Thursday, September 30, 2004

Tot Lot member sentenced


Police say violent West End gang controlled drug deals

By Dan Horn
Enquirer staff writer

The reputed leader of the Tot Lot Posse street gang described himself in federal court Wednesday as a family man who coached youth basketball and worked with children in Cincinnati's West End.

But the judge was more interested in Antwynne Beavers' work as a drug dealer.

"Do you think what you've been doing sets a good example for kids?" asked U.S. District Judge S. Arthur Spiegel.

"No, sir," Beavers replied. "I knew what I was doing was wrong."

Spiegel sentenced Beavers to 12 years in prison and scolded him for repeatedly choosing to live like a criminal instead of a productive citizen.

The sentence is the first involving a member of the Tot Lot Posse, but seven other accused gang members have been charged with participating in the same conspiracy to sell drugs throughout the community.

The charges are the result of an investigation that lasted more than a year and involved Cincinnati police, the FBI and federal prosecutors.

Evidence gathered during the investigation includes secretly recorded telephone conversations, surveillance and statements from confidential informants.

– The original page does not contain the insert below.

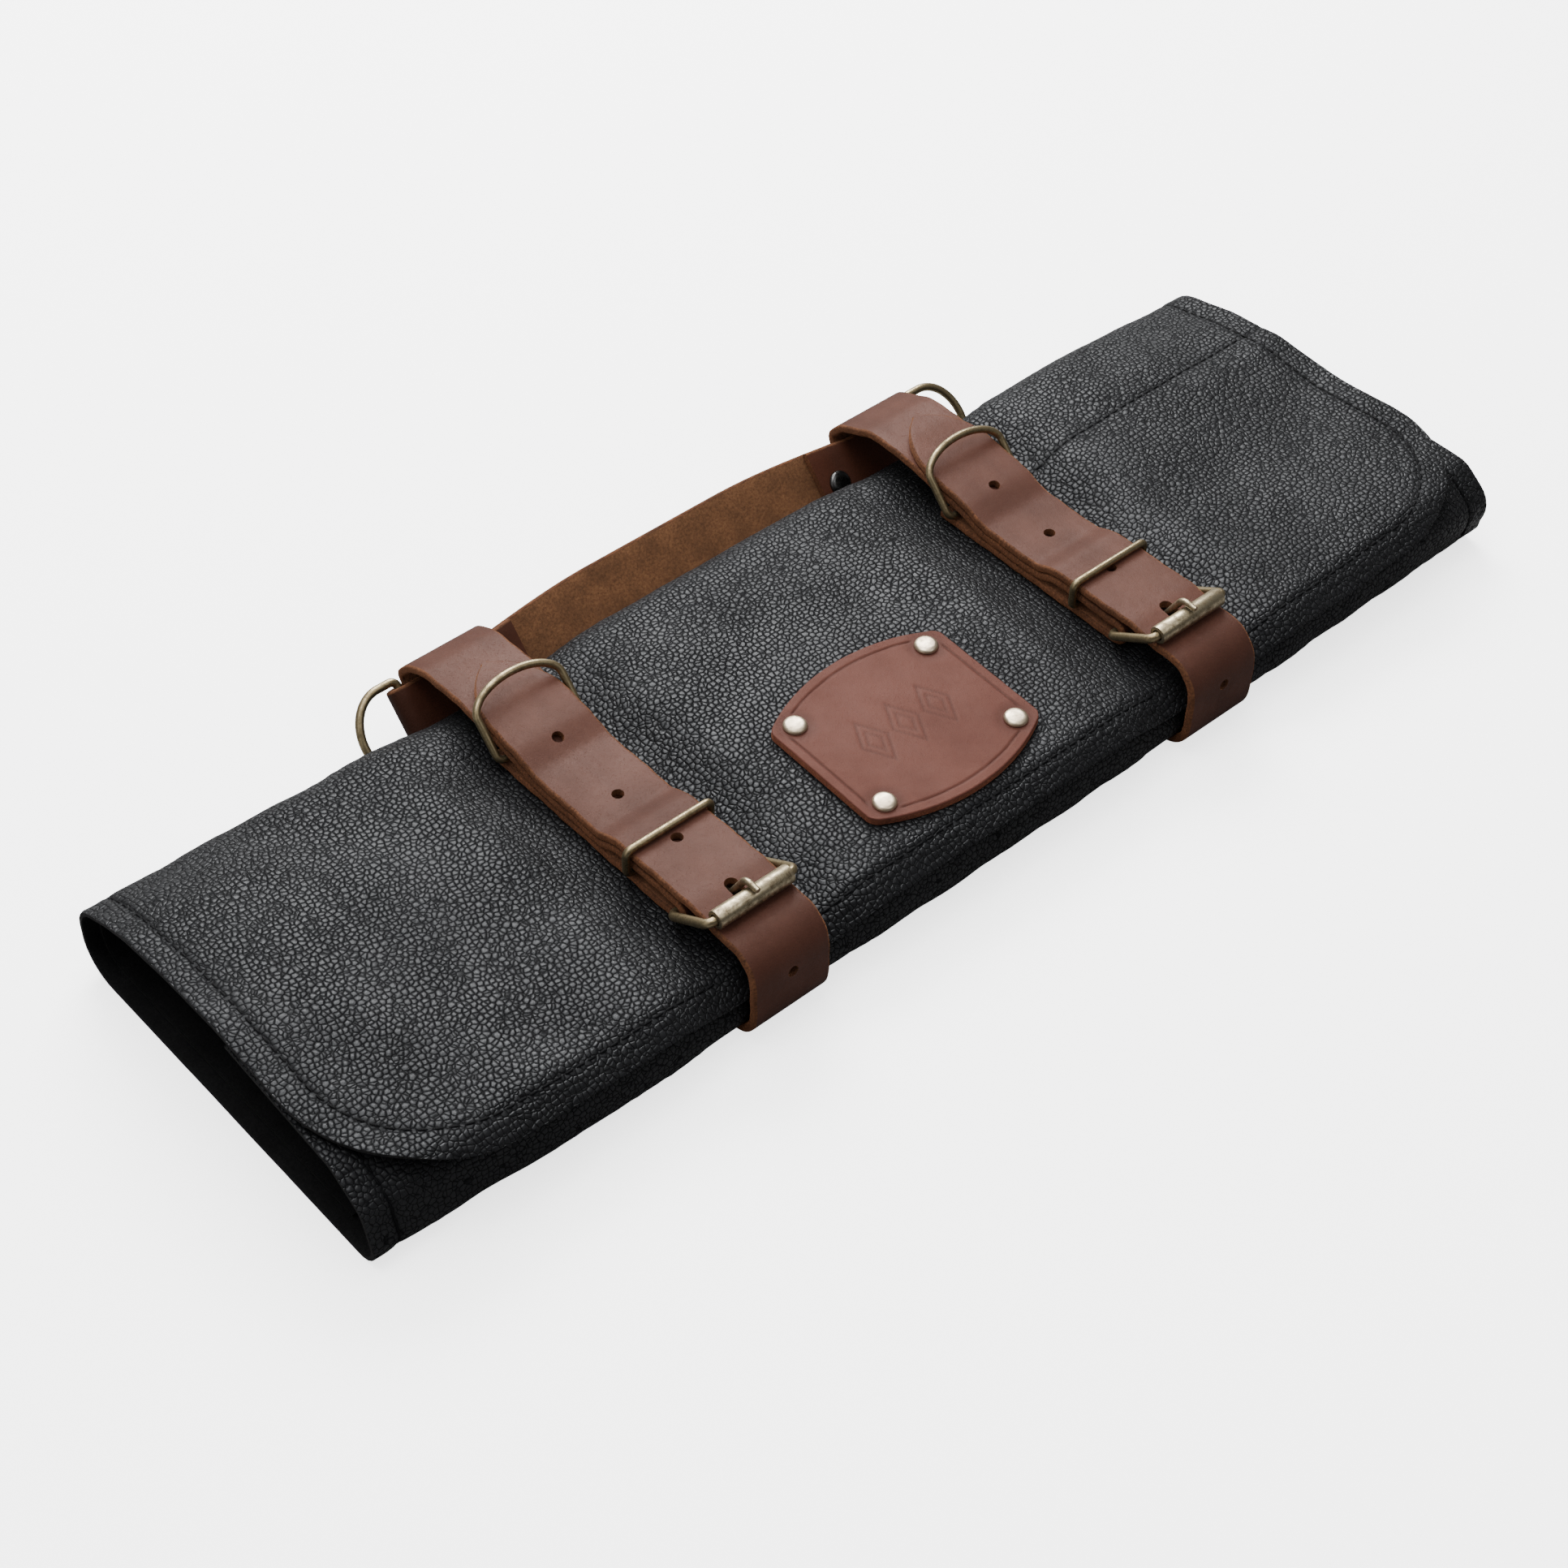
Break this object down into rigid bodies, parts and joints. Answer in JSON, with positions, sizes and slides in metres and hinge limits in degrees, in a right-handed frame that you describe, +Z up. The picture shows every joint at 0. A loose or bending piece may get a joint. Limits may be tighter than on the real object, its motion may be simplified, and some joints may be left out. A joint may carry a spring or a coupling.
{
  "type": "tool roll case",
  "caption": "Folded leather roll for brushes or tools, held shut by buckled belts with rings, keepers and a carrying handle.",
  "frame": {"origin": "on the roll's underside, half way along it and half way across the folded leather", "axes": "+X along the roll, +Y towards the back fold and the handle, +Z up"},
  "size_m": [0.472, 0.1774, 0.0472],
  "materials": {
    "black_leather": "pebbled, soft sheen",
    "lining_leather": "matte",
    "belt_leather": "smooth and waxed, with raw cut edges",
    "handle_leather": "smooth outside, suede inside",
    "patch_leather": "smooth, matte",
    "antique_brass": "antiqued, satin",
    "patch_rivet_metal": "warm nickel, polished",
    "dark_rivet_metal": "blackened, polished"
  },
  "bodies": {
    "roll": {"leather_shell": "black_leather", "pocket_panel_left": "lining_leather", "pocket_panel_right": "lining_leather", "label_patch": "patch_leather", "patch_rivet_1": "patch_rivet_metal", "patch_rivet_2": "patch_rivet_metal", "patch_rivet_3": "patch_rivet_metal", "patch_rivet_4": "patch_rivet_metal", "belt_strap_left": "belt_leather", "buckle_frame_left": "antique_brass", "fold_rivet_front_left": "antique_brass", "fold_rivet_rear_left": "antique_brass", "belt_strap_right": "belt_leather", "buckle_frame_right": "antique_brass", "fold_rivet_front_right": "antique_brass", "fold_rivet_rear_right": "antique_brass"},
    "roller_left": {"buckle_roller_left": "antique_brass"},
    "roller_right": {"buckle_roller_right": "antique_brass"},
    "prong_left": {"buckle_prong_left": "antique_brass"},
    "prong_right": {"buckle_prong_right": "antique_brass"},
    "keeper_left": {"belt_keeper_left": "antique_brass"},
    "keeper_right": {"belt_keeper_right": "antique_brass"},
    "belt_ring_left": {"belt_d_ring_left": "antique_brass"},
    "belt_ring_right": {"belt_d_ring_right": "antique_brass"},
    "handle": {"handle_strap": "handle_leather", "handle_rivet_left": "dark_rivet_metal", "handle_rivet_right": "dark_rivet_metal"},
    "handle_ring_left": {"handle_d_ring_left": "antique_brass"},
    "handle_ring_right": {"handle_d_ring_right": "antique_brass"}
  },
  "joints": [
    {"name": "roller_spin_left", "type": "hinge", "parent": "roll", "child": "roller_left", "pos_m": [-0.09, -0.061, 0.04], "axis": [1, 0, 0], "continuous": true},
    {"name": "roller_spin_right", "type": "hinge", "parent": "roll", "child": "roller_right", "pos_m": [0.0952, -0.061, 0.04], "axis": [1, 0, 0], "continuous": true},
    {"name": "prong_lift_left", "type": "hinge", "parent": "roll", "child": "prong_left", "pos_m": [-0.09, -0.044, 0.0294], "axis": [-1, 0, 0], "range_deg": [0, 6]},
    {"name": "prong_lift_right", "type": "hinge", "parent": "roll", "child": "prong_right", "pos_m": [0.0952, -0.044, 0.0294], "axis": [-1, 0, 0], "range_deg": [0, 6]},
    {"name": "keeper_slide_left", "type": "slide", "parent": "roll", "child": "keeper_left", "axis": [0, 1, 0], "range_m": [-0.01, 0.006]},
    {"name": "keeper_slide_right", "type": "slide", "parent": "roll", "child": "keeper_right", "axis": [0, 1, 0], "range_m": [-0.007, 0.009]},
    {"name": "belt_ring_swing_left", "type": "hinge", "parent": "roll", "child": "belt_ring_left", "pos_m": [-0.09, 0.0385, 0.0292], "axis": [1, 0, 0], "range_deg": [-8, 90]},
    {"name": "belt_ring_swing_right", "type": "hinge", "parent": "roll", "child": "belt_ring_right", "pos_m": [0.0952, 0.0315, 0.0292], "axis": [1, 0, 0], "range_deg": [-2, 90]},
    {"name": "handle_slide", "type": "slide", "parent": "roll", "child": "handle", "axis": [0, 0.6691, 0.7431], "range_m": [-0.0015, 0.001]},
    {"name": "handle_ring_swing_left", "type": "hinge", "parent": "handle", "child": "handle_ring_left", "pos_m": [-0.1066, 0.08353, 0.01274], "axis": [0, 0.6691, 0.7431], "range_deg": [-90, 8]},
    {"name": "handle_ring_swing_right", "type": "hinge", "parent": "handle", "child": "handle_ring_right", "pos_m": [0.1157, 0.08353, 0.01274], "axis": [0, 0.6691, 0.7431], "range_deg": [-8, 90]}
  ]
}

Authorities have said Beavers, 30, was the leader of the Tot Lot Posse, which takes its name from a children's play area in the West End. Police and federal investigators have linked the gang to drug trafficking, intimidation and violence.

In court, though, Beavers denied he committed violent acts and his lawyer, Kenneth Lawson, said his client's criminal record was mostly minor drug possession charges. He said Beavers turned to crime because he grew up on the street.

"He was not a malicious person, not a violent person," Lawson said. "This is all he knew, all he's seen on the street. If you play with dirt long enough, you're going to get dirty."

Spiegel said Beavers had several opportunities to change. He cited at least nine prior arrests for misdemeanor drug charges, driving violations and domestic violence.

"Your client's been on the wrong side of the law most of his life," Spiegel told Lawson. "He should have learned."